I just wanted to comment on the things you said about Chris Langan. Hope you don't mind.

I have read his stuff and am of the opinion that he thinks he knows a lot more than can be well defended.

I'm of the same opinion, and that actually left me a bit disappointed. Can't a guy with an IQ that high do any better?

That said, I think focusing on his assumptions kind of misses his point. What I do get from his CTMU is that he's trying to demonstrate that if you do science the right way you must necessarily include the concept of God in your explanation of reality. In that sense, his theory is not much different from your paper, even though you seem to shy away from saying that out loud.

***** Paul:
Chris has concluded that the universe itself is sentient and that it comes to understand itself in a reflexive way. In his picture, this understanding adds information back into the universe enlarging it. The thus enlarged universe again comes to understand itself.
*****
Think about that for a while! Is it not completely equivalent to the presumption that he is the universe!


I don't take it that way, I think you are misunderstanding him. What Chris is saying is that you just can't avoid using the concept of 'mind' to explain the universe just as much as you can't avoid using 'mind' to explain yourself. The separation between subjective and objective is somewhat artificial, nothing is objective unless perceived by a subject, and no subject exists separate from the objects being perceived.

Until otherwise demonstrated, I place it within the category of that Great Original Dilemma!
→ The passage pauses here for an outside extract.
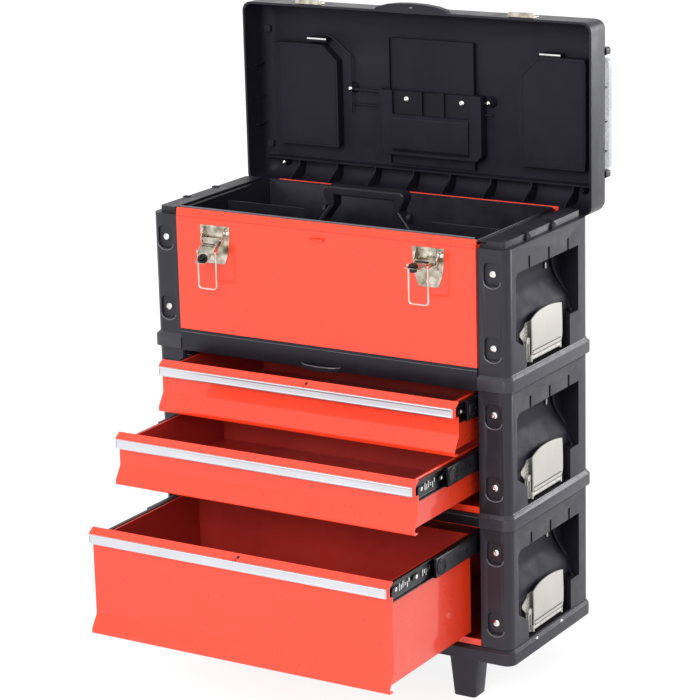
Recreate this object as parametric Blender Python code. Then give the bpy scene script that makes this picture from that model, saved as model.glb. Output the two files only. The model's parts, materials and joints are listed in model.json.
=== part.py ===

Something which is currently beyond explanation.

Now one thing that Chris says which I find extremely interesting is that in his opinion there is no such thing as something which can't be explained. According to him, if you know about it then an explanation necessarily exists. It's quite similar, in my opinion, to your idea of communicable concepts - the only things that cannot be explained are the things we are not aware of. Those shouldn't bother anyone.

What I have shown is that it matters not. Physics is true and cannot be false.

I understand that, but there's more to life than physics. You say everything that is not physics should be dealt with by our subconscious alone. I think most people would disagree with that, myself included. What I think is important is to keep things in context; that is, if it's not physics then you don't know if it's true, but that doesn't mean it's useless knowledge.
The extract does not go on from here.